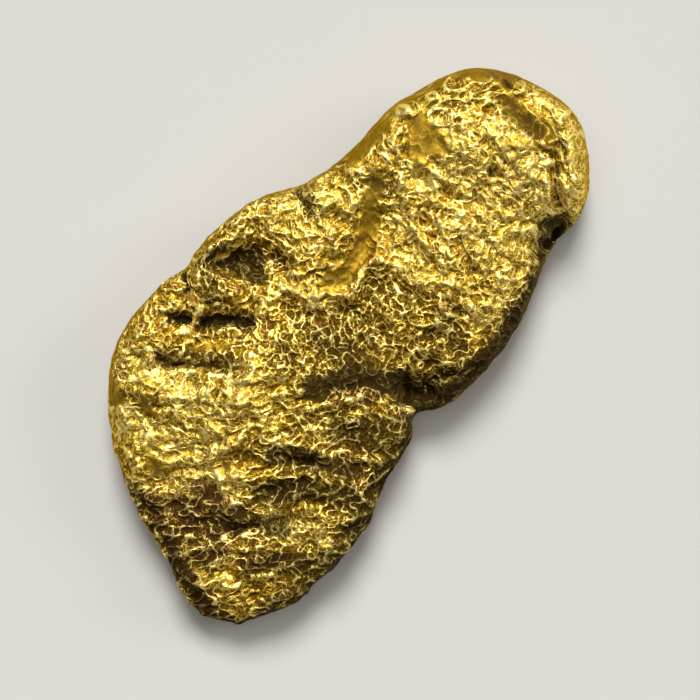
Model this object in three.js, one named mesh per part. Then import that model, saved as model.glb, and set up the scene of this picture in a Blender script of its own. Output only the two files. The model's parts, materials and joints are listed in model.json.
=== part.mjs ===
// A placer gold nugget: one flattened, water-worn solid, lying on its worn underside.
// +Y runs along the nugget towards its broad head, +X to its steep side, +Z up. Millimetres.
import * as THREE from "three";

// Driving dimensions.
const HEAD_HEIGHT = 2.95; // top of the head above the ground
const EDGE_HEIGHT_ROLLED = 1.25; // height of the outermost edge on the rolled side, -X
const EDGE_HEIGHT_STEEP = 0.85; // and on the steep side, +X
const TOP_ROLL = 0.5; // how far in the top face takes to roll over on the rolled side
const STEEP_ROLL = 0.46; // and on the steep side
const UNDER_ROLL = 1.1; // how far in the underside takes to level out
const UNDER_RISE = 0.5; // how much the underside lifts between its middle and its edge
const UNDER_REACH = 3.4; // how far in from the edge that lift begins
const WEAR = 0.14; // how much of the underside's bulge is worn off flat
const RELIEF_FADE = 0.5; // relief dies away over this distance from the edge
const LEAN_X = 1; // the top face begins to fall towards the steep side here
const LEAN = 0.3; // and has fallen this far where it meets it
const ROLLED_X = -2; // the edge is fully rolled on this side of the nugget
const STEEP_X = 3; // and fully steep beyond here

const AROUND = 100; // facets round the outline
const FROM_TOP_TO_BOTTOM = 46; // rings of facets, even so that one ring lies on the edge

// The plan outline, counter-clockwise from above, starting at the top of the head.
const OUTLINE = [
  [1.3, 9.0], [0.3, 8.88], [-0.55, 8.6], [-1.35, 8.05], [-1.72, 7.45], [-2.0, 6.75],
  [-2.36, 5.95], [-2.44, 5.0], [-2.52, 4.1], [-2.7, 3.3], [-3.05, 2.5], [-3.7, 1.6],
  [-4.02, 0.8], [-4.2, -0.1], [-4.24, -1.0], [-4.12, -1.48], [-4.38, -1.78],
  [-4.48, -2.6], [-4.52, -3.6], [-4.34, -4.5], [-3.85, -5.4], [-3.1, -6.3], [-2.1, -7.1],
  [-1.1, -7.7], [0.0, -8.08], [0.8, -8.33], [1.5, -8.8], [2.3, -9.0], [3.0, -8.78],
  [3.65, -8.15], [4.12, -7.2], [4.4, -6.0], [4.48, -4.8], [4.36, -3.75], [4.1, -2.8],
  [4.02, -1.9], [3.92, -1.15], [3.68, -0.82], [3.3, -0.68], [3.72, -0.5], [4.12, 0.1],
  [4.36, 1.1], [4.44, 2.2], [4.34, 3.3], [4.05, 4.4], [3.8, 5.3], [3.76, 6.0], [3.86, 6.6],
  [3.66, 7.3], [3.24, 7.98], [2.62, 8.58], [2.0, 8.88],
];

// Height of the top face along the nugget's length, from the thin tail to the head: [y, z].
const CREST = [
  [-9, 1.5], [-6.5, 2.05], [-3, 2.45], [0, 2.55], [3, 2.6], [5, 2.72], [7, HEAD_HEIGHT], [9, 2.7],
];

// Swells and hollows of the top face, as soft ellipses: where, half sizes, turn in degrees, rise.
const SWELLS = [
  { at: [1.2, 7.1], half: [1.9, 1.3], turn: 0, rise: 0.1 }, // dome of the head
  { at: [-3.6, 0.2], half: [0.5, 1.5], turn: 12, rise: 0.16 }, // lip round the side basin
  { at: [-2.9, 0.1], half: [0.75, 0.8], turn: -30, rise: -0.5 }, // side basin
  { at: [-2.9, -1.35], half: [0.6, 0.5], turn: 30, rise: 0.22 }, // pillow in the basin's end
  { at: [-0.55, 2.2], half: [0.4, 1.7], turn: 10, rise: -0.22 }, // smooth channel
  { at: [1.2, 0.1], half: [1.3, 1.0], turn: 0, rise: -0.34 }, // central basin
  { at: [-0.8, -3.4], half: [0.6, 2.4], turn: -8, rise: 0.16 }, // spine of the tail
  { at: [2.2, -3.6], half: [1.5, 0.45], turn: 40, rise: -0.22 }, // slanting dents of the tail
  { at: [2.0, -5.4], half: [1.4, 0.4], turn: 48, rise: -0.2 },
  { at: [0.7, -6.9], half: [1.1, 0.8], turn: 10, rise: -0.22 }, // dull patch near the tip
  { at: [2.9, 3.3], half: [0.8, 1.3], turn: 0, rise: 0.1 }, // shoulder above the steep side
  { at: [-3.6, -3.2], half: [0.7, 1.4], turn: 0, rise: 0.12 }, // shoulder of the folded lobe
  { at: [3.4, -0.05], half: [0.9, 0.65], turn: 20, rise: -0.75 }, // pocket at the steep side's notch
  { at: [3.6, 5.95], half: [0.5, 0.65], turn: 10, rise: -1.1 }, // pocket under the head
];

// Folds of the top face, pressed in along a line.
const FOLDS = [
  { path: [[-4.5, -1.45], [-3.7, -1.85], [-3.05, -2.45]], half: 0.55, depth: 0.3 },
  { path: [[-3.4, -2.6], [-2.8, -2.3], [-1.8, -1.5]], half: 0.6, depth: 0.24 },
  { path: [[-3.3, -3.8], [-2.5, -3.6], [-1.7, -3.05]], half: 0.5, depth: 0.2 },
  { path: [[2.0, 7.6], [2.6, 7.0], [3.05, 6.5]], half: 0.45, depth: 0.2 },
];

// Dents of the underside, which is worn smoother than the top.
const DENTS = [
  { at: [-1.6, 3.8], half: [0.9, 1.6], turn: -20, rise: 0.32 },
  { at: [2.4, -2.6], half: [1.1, 0.7], turn: 30, rise: 0.3 },
  { at: [-2.3, -4.4], half: [0.8, 0.5], turn: -40, rise: 0.24 },
  { at: [1.6, 7.2], half: [0.7, 0.5], turn: 15, rise: 0.2 },
];

const { degToRad, lerp, smoothstep } = THREE.MathUtils;

const outline = new THREE.CatmullRomCurve3(
  OUTLINE.map(([x, y]) => new THREE.Vector3(x, y, 0)),
  true,
  "centripetal",
);
const edgePoints = outline.getSpacedPoints(AROUND);
const edgeReach = Math.max(...edgePoints.map(({ x }) => x));
const centre = new THREE.Vector3(0.3, -0.1, 0); // every part of the outline can be seen from here

// Distance in plan from a point to a line of points.
function distanceToLine(point, line) {
  const nearest = new THREE.Vector3();
  let least = Infinity;
  for (let i = 1; i < line.length; i += 1) {
    new THREE.Line3(line[i - 1], line[i]).closestPointToPoint(point, true, nearest);
    least = Math.min(least, nearest.distanceTo(point));
  }
  return least;
}

// Sum of soft ellipses at a point.
function swellAt({ x, y }, swells) {
  let sum = 0;
  for (const { at, half, turn, rise } of swells) {
    const cos = Math.cos(degToRad(turn));
    const sin = Math.sin(degToRad(turn));
    const along = ((x - at[0]) * cos + (y - at[1]) * sin) / half[0];
    const across = ((y - at[1]) * cos - (x - at[0]) * sin) / half[1];
    sum += rise * Math.exp(-(along ** 2) - across ** 2);
  }
  return sum;
}

const foldLines = FOLDS.map(({ path, half, depth }) => ({
  line: path.map(([x, y]) => new THREE.Vector3(x, y, 0)),
  half,
  depth,
}));

// Depth of the folds at a point.
function foldAt(point) {
  let sum = 0;
  for (const { line, half, depth } of foldLines) {
    sum += depth * Math.exp(-((distanceToLine(point, line) / half) ** 2));
  }
  return sum;
}

// Height of the smoothed crest line at y.
function crestAt(y) {
  const last = CREST.length - 1;
  const next = Math.min(last, Math.max(1, CREST.findIndex(([at]) => at >= y)));
  const [y0, z0] = CREST[next - 1];
  const [y1, z1] = CREST[next];
  return lerp(z0, z1, smoothstep(y, y0, y1));
}

// Share of full height at a distance in from the edge: a quarter of an ellipse.
function rollOver(inward, width) {
  const left = Math.max(0, 1 - inward / width);
  return Math.sqrt(1 - left * left);
}

function topHeight(point, inward, steepness, edge) {
  const relief = swellAt(point, SWELLS) - foldAt(point);
  const lean = LEAN * smoothstep(point.x, LEAN_X, edgeReach);
  const face = crestAt(point.y) - lean + relief * smoothstep(inward, 0, RELIEF_FADE);
  return lerp(edge, face, rollOver(inward, lerp(TOP_ROLL, STEEP_ROLL, steepness)));
}

function underHeight(point, inward, edge) {
  const bulge = UNDER_RISE * Math.max(0, 1 - inward / UNDER_REACH) ** 2 - WEAR;
  const face = Math.max(0, bulge + swellAt(point, DENTS));
  return lerp(edge, face, rollOver(inward, UNDER_ROLL));
}

// A sphere whose rings are spread over the outline and whose two halves become the two faces.
function nuggetGeometry() {
  const geometry = new THREE.SphereGeometry(1, AROUND, FROM_TOP_TO_BOTTOM);
  const position = geometry.getAttribute("position");
  const point = new THREE.Vector3();
  for (let i = 0; i < position.count; i += 1) {
    const ring = Math.floor(i / (AROUND + 1));
    const column = i % (AROUND + 1);
    const polar = (Math.PI * ring) / FROM_TOP_TO_BOTTOM;
    point.lerpVectors(centre, edgePoints[column], Math.sin(polar));
    const inward = distanceToLine(point, edgePoints);
    const steepness = smoothstep(point.x, ROLLED_X, STEEP_X);
    const edge = lerp(EDGE_HEIGHT_ROLLED, EDGE_HEIGHT_STEEP, steepness);
    const onTop = ring <= FROM_TOP_TO_BOTTOM / 2;
    point.z = onTop ? topHeight(point, inward, steepness, edge) : underHeight(point, inward, edge);
    position.setXYZ(i, point.x, point.y, point.z);
  }
  geometry.deleteAttribute("uv");
  geometry.computeVertexNormals();
  geometry.computeBoundingBox();
  const middle = geometry.boundingBox.getCenter(new THREE.Vector3());
  geometry.translate(-middle.x, -middle.y, 0);
  return geometry;
}

const nativeGold = new THREE.MeshStandardMaterial({ color: 0xd9a93a, metalness: 1, roughness: 0.38 });

const nugget = new THREE.Mesh(nuggetGeometry(), nativeGold);
nugget.name = "nugget";

const part = new THREE.Group();
part.add(nugget);

export default part;
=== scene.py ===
"""A placer gold nugget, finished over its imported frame."""

import json
import math
from functools import partial

import bpy
import numpy as np
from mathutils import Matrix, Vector, noise

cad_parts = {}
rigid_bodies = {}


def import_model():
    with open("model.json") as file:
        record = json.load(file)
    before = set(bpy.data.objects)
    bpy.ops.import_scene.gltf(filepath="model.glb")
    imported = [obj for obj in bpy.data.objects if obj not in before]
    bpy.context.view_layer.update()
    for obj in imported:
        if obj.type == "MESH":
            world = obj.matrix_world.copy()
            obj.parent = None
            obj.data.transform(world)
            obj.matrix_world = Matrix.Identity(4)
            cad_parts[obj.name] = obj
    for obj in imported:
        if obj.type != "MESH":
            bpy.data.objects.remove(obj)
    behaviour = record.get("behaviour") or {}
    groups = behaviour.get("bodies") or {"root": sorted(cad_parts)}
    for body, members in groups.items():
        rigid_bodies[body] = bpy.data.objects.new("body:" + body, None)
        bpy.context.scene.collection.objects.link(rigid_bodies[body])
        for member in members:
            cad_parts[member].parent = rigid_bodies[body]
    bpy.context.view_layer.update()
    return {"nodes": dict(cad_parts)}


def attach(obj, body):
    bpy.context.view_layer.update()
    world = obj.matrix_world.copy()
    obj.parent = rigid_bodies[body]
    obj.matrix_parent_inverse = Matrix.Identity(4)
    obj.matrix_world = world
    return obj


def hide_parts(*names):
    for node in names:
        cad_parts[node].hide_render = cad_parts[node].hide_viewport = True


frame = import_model()

bl_info = {
    "name": "Gold nugget",
    "version": (1, 0, 0),
    "blender": (4, 5, 0),
    "location": "3D View > Sidebar > Nugget",
    "description": "Builds a water-worn placer gold nugget and a plain stage for it",
    "category": "Mesh",
}

MM = 0.001  # metres in a millimetre
TRIANGLES = 198_000  # the finished mesh has no more

# Everything below is in millimetres, in the nugget's own frame: +Y towards the broad head,
# +X towards the steep side, +Z up.

COARSE_VOXEL = 0.15  # the mesh that the cracks and folds are pressed into
FINE_VOXEL = 0.075  # the mesh that the fine crinkles are raised on
TOP_BEGINS, TOP_WHOLE = -0.1, 0.55  # how far up a face looks at the border of the top face
HEAD_MIDDLE = (0.9, 5.9, 0.0)  # the hollow that the head's crinkles circle round
TAIL_SLANT = math.radians(55)  # the tail's wrinkles run this far round from +X
WEARING = 0.7  # how strongly the rubbed patches hold down the broad wrinkles
# Rounds of averaging over the mesh: for the broad lie of the skin, and for the two distances at
# which a point is judged to stand out or lie deep.
LIE_ROUNDS, NEAR_ROUNDS, WIDE_ROUNDS = 30, 8, 60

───

DIRECTIVE:
Return, unchanged, the run of lines above that opens with the line containing "const nativeGold = new" and closes with the line containing "for body, members". Include both.

EXERCISE SOLUTION:
const nativeGold = new THREE.MeshStandardMaterial({ color: 0xd9a93a, metalness: 1, roughness: 0.38 });

const nugget = new THREE.Mesh(nuggetGeometry(), nativeGold);
nugget.name = "nugget";

const part = new THREE.Group();
part.add(nugget);

export default part;
=== scene.py ===
"""A placer gold nugget, finished over its imported frame."""

import json
import math
from functools import partial

import bpy
import numpy as np
from mathutils import Matrix, Vector, noise

cad_parts = {}
rigid_bodies = {}


def import_model():
    with open("model.json") as file:
        record = json.load(file)
    before = set(bpy.data.objects)
    bpy.ops.import_scene.gltf(filepath="model.glb")
    imported = [obj for obj in bpy.data.objects if obj not in before]
    bpy.context.view_layer.update()
    for obj in imported:
        if obj.type == "MESH":
            world = obj.matrix_world.copy()
            obj.parent = None
            obj.data.transform(world)
            obj.matrix_world = Matrix.Identity(4)
            cad_parts[obj.name] = obj
    for obj in imported:
        if obj.type != "MESH":
            bpy.data.objects.remove(obj)
    behaviour = record.get("behaviour") or {}
    groups = behaviour.get("bodies") or {"root": sorted(cad_parts)}
    for body, members in groups.items():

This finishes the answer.